Your task » Tell how many lines carry the word "body"; the reply is the number and nothing else.

Source data »
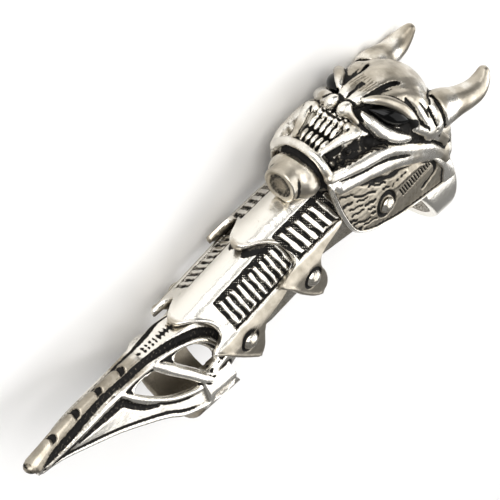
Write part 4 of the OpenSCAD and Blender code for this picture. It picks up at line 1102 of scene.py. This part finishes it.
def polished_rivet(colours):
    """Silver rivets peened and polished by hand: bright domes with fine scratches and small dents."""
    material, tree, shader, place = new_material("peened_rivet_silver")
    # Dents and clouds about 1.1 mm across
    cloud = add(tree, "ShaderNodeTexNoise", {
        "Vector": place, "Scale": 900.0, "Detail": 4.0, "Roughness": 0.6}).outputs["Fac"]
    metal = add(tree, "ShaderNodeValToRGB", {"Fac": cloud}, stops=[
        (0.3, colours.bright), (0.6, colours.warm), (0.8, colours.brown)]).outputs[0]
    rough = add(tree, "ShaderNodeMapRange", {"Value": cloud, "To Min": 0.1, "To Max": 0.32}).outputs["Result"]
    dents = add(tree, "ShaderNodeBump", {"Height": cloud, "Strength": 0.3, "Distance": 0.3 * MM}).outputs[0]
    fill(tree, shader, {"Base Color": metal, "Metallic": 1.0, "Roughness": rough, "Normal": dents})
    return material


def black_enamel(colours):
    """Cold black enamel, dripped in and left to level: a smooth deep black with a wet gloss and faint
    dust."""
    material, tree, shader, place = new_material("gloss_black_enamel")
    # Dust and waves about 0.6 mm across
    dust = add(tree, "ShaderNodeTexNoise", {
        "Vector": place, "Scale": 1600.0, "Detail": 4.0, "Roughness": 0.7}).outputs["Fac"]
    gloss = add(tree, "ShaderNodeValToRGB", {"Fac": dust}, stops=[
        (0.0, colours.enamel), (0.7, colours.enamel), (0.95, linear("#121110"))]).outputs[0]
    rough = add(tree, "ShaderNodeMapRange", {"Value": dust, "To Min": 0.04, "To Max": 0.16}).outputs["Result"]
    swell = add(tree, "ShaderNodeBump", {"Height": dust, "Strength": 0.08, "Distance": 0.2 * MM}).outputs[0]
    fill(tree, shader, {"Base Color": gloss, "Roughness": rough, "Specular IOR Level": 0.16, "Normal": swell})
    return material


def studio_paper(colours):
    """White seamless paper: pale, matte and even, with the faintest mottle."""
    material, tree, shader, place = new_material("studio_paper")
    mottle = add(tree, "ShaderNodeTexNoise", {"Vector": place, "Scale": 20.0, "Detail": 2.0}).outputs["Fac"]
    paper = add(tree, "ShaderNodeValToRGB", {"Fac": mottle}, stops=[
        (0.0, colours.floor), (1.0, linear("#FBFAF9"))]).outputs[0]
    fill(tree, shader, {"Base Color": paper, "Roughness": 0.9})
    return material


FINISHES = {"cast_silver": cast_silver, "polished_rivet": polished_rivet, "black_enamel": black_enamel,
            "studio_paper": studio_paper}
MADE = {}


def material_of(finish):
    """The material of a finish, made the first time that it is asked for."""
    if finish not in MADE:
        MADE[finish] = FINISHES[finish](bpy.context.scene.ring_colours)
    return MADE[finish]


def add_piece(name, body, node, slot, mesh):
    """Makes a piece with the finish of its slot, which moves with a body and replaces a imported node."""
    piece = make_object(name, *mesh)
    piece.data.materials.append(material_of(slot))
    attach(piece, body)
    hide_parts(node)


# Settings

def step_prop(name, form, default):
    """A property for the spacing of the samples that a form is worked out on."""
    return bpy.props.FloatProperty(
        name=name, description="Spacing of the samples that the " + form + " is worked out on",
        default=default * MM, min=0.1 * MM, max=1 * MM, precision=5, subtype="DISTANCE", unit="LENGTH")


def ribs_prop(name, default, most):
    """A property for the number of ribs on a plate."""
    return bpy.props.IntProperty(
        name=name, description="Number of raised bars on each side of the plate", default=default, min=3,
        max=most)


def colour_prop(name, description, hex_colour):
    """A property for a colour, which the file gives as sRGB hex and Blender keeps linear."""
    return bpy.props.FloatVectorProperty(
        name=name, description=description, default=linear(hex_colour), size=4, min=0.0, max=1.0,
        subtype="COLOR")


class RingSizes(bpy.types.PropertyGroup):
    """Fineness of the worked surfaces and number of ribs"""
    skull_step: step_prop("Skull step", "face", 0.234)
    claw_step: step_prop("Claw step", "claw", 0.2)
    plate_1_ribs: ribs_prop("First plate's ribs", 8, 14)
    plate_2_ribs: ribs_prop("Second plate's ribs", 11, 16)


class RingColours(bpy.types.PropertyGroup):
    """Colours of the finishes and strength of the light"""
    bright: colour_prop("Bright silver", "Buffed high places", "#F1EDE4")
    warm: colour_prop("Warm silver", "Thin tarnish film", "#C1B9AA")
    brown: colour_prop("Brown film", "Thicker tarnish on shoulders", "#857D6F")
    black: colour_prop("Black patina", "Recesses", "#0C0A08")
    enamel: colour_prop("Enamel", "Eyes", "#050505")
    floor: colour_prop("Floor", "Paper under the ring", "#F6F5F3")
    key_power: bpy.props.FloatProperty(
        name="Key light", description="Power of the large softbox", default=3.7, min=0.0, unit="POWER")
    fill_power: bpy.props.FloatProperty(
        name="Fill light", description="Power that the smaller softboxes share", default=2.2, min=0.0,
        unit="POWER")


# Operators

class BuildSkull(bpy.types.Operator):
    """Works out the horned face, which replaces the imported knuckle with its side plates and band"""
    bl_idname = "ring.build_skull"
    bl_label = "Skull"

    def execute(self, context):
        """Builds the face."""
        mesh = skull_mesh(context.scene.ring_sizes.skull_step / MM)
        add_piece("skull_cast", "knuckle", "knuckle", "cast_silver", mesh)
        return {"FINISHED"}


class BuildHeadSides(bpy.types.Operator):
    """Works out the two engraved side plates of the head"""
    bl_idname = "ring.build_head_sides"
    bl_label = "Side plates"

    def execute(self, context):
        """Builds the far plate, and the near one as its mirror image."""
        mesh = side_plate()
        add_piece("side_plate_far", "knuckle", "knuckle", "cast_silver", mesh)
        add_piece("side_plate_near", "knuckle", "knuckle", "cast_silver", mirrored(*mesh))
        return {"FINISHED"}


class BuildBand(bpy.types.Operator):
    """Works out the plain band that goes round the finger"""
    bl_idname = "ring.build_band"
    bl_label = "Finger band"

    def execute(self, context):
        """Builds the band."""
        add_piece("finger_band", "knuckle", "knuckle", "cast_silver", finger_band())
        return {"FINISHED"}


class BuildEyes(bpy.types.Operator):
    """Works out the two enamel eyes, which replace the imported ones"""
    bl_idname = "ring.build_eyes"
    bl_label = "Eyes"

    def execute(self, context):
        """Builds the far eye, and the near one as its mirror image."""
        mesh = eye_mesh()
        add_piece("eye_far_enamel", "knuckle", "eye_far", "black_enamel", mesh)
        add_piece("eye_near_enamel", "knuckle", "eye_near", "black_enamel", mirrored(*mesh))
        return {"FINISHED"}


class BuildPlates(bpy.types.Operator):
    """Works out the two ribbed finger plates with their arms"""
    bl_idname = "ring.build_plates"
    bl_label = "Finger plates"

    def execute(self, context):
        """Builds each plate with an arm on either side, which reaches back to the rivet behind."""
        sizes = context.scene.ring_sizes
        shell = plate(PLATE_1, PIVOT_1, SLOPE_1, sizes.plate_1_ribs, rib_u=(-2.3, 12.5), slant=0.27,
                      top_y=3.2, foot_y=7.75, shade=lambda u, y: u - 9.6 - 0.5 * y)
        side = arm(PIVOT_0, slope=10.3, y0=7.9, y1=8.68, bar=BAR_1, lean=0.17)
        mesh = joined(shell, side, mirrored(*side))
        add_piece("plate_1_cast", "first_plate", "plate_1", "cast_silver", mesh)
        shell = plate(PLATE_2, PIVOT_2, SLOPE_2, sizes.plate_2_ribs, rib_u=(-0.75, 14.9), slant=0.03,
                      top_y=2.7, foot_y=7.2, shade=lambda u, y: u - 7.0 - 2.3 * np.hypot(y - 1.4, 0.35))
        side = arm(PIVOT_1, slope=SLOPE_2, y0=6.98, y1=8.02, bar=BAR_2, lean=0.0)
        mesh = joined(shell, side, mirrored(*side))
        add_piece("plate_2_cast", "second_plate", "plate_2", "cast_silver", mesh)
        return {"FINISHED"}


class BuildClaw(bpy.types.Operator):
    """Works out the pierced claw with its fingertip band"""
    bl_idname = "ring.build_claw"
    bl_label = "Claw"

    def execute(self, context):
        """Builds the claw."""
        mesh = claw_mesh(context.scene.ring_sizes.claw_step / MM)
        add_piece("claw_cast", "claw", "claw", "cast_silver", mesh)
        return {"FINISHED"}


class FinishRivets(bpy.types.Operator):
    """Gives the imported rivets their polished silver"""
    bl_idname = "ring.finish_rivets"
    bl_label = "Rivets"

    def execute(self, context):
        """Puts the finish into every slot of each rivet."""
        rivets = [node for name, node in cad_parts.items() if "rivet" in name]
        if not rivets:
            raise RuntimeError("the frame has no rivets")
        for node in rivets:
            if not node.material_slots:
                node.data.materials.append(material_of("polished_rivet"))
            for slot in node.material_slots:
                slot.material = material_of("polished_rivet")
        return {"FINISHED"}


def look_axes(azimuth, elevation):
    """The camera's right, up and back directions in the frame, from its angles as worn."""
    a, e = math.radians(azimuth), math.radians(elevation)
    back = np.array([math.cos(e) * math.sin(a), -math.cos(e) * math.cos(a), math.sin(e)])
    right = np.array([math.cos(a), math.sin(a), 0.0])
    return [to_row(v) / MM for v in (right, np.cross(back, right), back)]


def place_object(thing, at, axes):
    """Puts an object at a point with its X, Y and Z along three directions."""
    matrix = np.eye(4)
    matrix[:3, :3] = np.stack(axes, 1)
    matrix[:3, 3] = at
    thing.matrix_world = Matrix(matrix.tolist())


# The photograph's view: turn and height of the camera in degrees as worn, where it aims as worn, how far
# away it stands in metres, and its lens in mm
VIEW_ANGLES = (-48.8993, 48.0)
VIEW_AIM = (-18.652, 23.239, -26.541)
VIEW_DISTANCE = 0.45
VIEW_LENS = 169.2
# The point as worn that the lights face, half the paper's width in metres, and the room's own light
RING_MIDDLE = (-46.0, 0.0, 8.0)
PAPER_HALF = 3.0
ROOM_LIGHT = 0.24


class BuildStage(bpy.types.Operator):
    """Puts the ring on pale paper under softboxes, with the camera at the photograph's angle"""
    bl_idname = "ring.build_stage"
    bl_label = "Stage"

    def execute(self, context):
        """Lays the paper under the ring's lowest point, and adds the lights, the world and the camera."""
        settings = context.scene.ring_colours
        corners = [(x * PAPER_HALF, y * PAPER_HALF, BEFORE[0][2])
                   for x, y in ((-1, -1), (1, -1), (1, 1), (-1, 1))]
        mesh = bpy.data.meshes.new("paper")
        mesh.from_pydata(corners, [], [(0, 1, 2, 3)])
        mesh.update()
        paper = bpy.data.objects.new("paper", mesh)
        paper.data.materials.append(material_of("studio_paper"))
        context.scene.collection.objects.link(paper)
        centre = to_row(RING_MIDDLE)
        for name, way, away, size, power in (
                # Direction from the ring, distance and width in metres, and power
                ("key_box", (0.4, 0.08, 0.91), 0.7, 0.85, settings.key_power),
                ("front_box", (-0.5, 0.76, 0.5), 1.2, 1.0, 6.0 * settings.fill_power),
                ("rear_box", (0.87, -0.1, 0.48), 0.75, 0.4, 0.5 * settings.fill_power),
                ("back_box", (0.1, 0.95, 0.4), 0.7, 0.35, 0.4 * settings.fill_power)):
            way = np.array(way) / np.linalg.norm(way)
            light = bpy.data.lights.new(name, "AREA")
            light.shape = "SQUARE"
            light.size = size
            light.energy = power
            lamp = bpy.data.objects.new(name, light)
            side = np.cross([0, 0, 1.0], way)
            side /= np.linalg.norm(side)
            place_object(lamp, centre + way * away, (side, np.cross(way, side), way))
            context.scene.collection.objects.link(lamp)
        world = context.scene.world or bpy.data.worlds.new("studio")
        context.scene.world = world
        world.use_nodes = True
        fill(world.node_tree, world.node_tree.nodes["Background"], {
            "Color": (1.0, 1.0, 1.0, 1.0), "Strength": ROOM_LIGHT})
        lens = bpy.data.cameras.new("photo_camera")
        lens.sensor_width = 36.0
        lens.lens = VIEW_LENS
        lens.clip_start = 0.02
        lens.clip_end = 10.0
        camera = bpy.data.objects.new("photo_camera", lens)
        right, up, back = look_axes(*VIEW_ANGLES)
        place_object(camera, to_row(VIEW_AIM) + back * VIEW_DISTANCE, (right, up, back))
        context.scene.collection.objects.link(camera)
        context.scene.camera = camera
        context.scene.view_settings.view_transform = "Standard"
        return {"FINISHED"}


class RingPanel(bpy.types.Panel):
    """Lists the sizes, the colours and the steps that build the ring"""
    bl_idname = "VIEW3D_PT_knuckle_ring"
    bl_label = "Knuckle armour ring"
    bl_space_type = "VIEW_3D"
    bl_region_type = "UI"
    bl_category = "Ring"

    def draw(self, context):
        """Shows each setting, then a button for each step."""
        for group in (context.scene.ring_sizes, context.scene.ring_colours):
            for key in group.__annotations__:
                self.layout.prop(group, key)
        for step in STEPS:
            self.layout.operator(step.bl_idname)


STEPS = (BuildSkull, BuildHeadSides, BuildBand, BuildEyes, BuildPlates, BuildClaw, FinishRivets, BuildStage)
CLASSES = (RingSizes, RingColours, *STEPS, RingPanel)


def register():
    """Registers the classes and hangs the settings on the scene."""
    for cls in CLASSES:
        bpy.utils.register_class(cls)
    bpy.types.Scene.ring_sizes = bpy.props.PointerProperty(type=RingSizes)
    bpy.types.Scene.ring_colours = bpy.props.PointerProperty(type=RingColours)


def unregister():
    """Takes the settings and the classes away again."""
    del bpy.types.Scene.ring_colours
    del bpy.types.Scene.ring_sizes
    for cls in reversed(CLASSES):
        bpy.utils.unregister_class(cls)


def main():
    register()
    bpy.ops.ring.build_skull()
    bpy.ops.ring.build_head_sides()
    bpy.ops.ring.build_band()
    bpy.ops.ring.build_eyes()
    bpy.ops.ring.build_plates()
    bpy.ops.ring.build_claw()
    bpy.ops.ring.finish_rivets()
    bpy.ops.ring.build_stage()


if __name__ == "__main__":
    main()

Task answer » 3